## SHORT PROBLEM
In the data below, find every line with the string "part" and pull it out.
>> START DATA SECTION
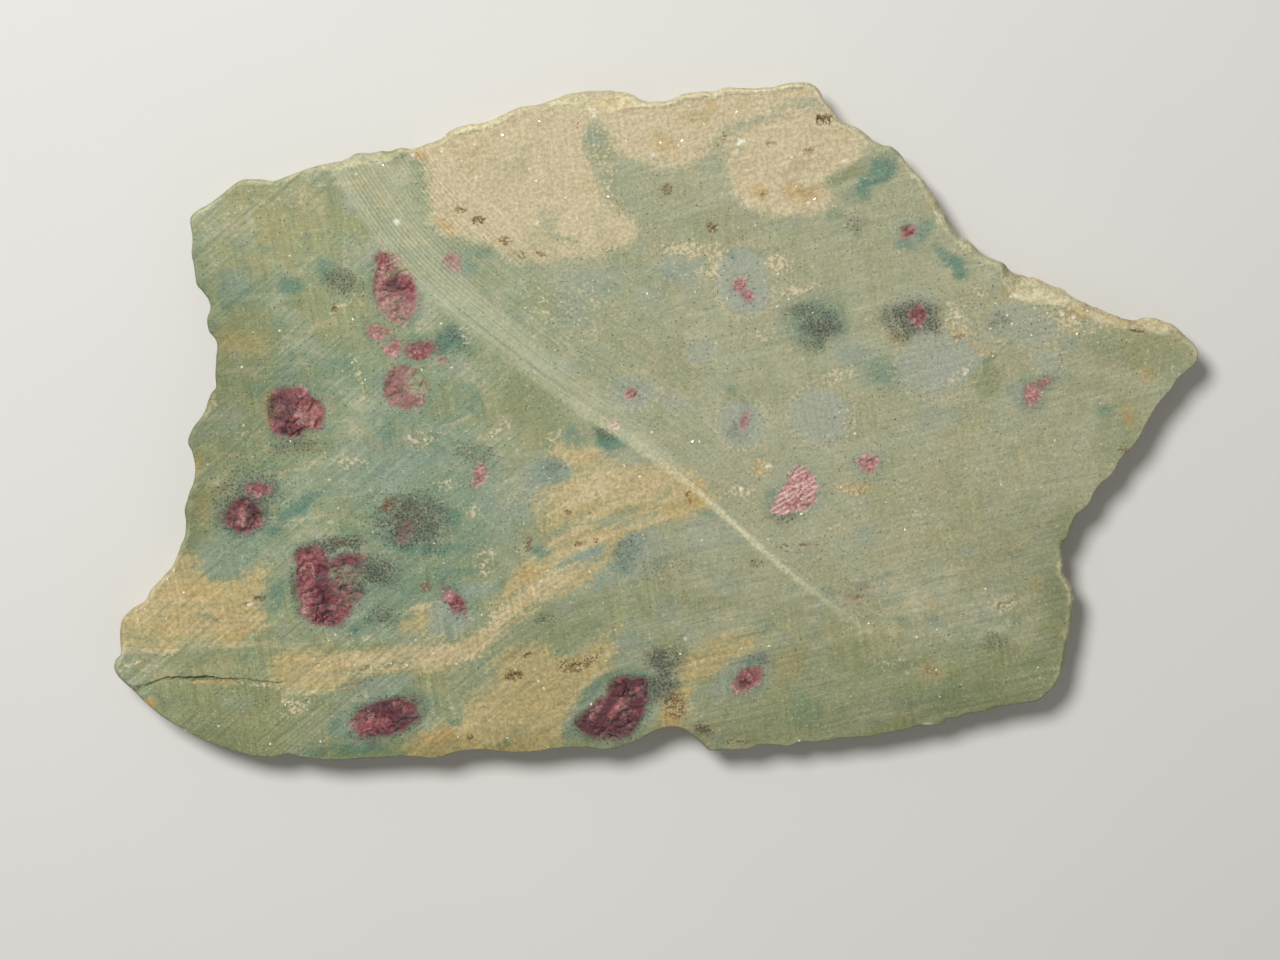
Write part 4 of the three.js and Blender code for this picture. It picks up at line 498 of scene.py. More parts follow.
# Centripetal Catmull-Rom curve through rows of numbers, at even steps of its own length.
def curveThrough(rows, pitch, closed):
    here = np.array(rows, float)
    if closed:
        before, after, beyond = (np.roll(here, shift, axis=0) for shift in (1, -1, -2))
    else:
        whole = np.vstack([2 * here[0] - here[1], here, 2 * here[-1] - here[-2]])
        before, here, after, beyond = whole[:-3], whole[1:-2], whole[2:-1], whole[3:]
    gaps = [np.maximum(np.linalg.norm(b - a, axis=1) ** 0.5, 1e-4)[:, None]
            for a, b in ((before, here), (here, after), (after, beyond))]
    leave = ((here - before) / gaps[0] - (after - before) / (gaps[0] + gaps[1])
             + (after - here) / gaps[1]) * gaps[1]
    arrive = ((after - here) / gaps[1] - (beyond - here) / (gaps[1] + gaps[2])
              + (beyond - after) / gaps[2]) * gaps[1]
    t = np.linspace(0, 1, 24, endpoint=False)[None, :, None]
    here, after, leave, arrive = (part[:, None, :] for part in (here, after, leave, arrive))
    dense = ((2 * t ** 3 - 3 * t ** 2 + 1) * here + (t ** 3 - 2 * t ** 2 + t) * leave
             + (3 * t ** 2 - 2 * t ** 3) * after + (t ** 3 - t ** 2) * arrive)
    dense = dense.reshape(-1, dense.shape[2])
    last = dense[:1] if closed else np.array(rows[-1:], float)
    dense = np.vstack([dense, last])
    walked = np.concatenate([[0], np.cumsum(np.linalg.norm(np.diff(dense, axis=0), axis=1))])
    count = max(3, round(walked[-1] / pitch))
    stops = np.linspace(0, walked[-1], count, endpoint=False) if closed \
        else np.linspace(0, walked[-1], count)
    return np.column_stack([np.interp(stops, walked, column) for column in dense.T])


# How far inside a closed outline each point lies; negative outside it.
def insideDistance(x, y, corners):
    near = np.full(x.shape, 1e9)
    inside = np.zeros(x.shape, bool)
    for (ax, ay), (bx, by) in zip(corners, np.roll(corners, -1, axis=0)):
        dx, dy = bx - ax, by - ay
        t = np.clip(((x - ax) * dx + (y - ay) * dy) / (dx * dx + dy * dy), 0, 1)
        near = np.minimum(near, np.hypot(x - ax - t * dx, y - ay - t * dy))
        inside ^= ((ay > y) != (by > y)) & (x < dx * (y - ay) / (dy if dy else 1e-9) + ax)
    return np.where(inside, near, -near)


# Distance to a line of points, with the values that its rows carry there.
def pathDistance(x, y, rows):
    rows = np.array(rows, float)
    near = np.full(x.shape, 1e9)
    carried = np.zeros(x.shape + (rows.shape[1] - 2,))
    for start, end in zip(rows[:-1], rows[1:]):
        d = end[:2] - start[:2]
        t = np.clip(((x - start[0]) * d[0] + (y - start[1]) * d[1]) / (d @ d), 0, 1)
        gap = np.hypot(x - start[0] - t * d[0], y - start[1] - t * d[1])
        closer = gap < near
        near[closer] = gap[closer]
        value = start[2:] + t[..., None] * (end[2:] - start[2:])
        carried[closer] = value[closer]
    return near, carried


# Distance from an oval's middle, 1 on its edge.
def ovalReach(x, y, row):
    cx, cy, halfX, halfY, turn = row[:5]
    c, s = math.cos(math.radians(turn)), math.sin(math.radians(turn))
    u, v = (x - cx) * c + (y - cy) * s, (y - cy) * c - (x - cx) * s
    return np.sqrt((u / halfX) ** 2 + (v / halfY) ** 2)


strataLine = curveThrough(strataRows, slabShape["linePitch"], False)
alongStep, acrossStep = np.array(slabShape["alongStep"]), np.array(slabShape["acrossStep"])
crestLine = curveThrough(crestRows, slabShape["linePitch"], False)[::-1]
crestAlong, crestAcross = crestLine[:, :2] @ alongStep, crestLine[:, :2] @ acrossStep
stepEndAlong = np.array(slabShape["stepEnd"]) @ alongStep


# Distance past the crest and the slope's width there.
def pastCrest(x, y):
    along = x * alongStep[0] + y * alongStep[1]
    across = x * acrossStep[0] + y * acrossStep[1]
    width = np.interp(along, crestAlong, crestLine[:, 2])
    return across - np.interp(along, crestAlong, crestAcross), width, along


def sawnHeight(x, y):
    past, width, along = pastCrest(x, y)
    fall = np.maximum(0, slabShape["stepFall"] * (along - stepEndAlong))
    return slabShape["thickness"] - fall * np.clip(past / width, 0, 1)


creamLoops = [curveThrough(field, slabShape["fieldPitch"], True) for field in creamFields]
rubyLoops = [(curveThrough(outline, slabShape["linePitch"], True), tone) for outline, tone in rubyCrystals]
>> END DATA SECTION
## TASK RESPONSE
Write part 4 of the three.js and Blender code for this picture. It picks up at line 498 of scene.py. More parts follow.
    here, after, leave, arrive = (part[:, None, :] for part in (here, after, leave, arrive))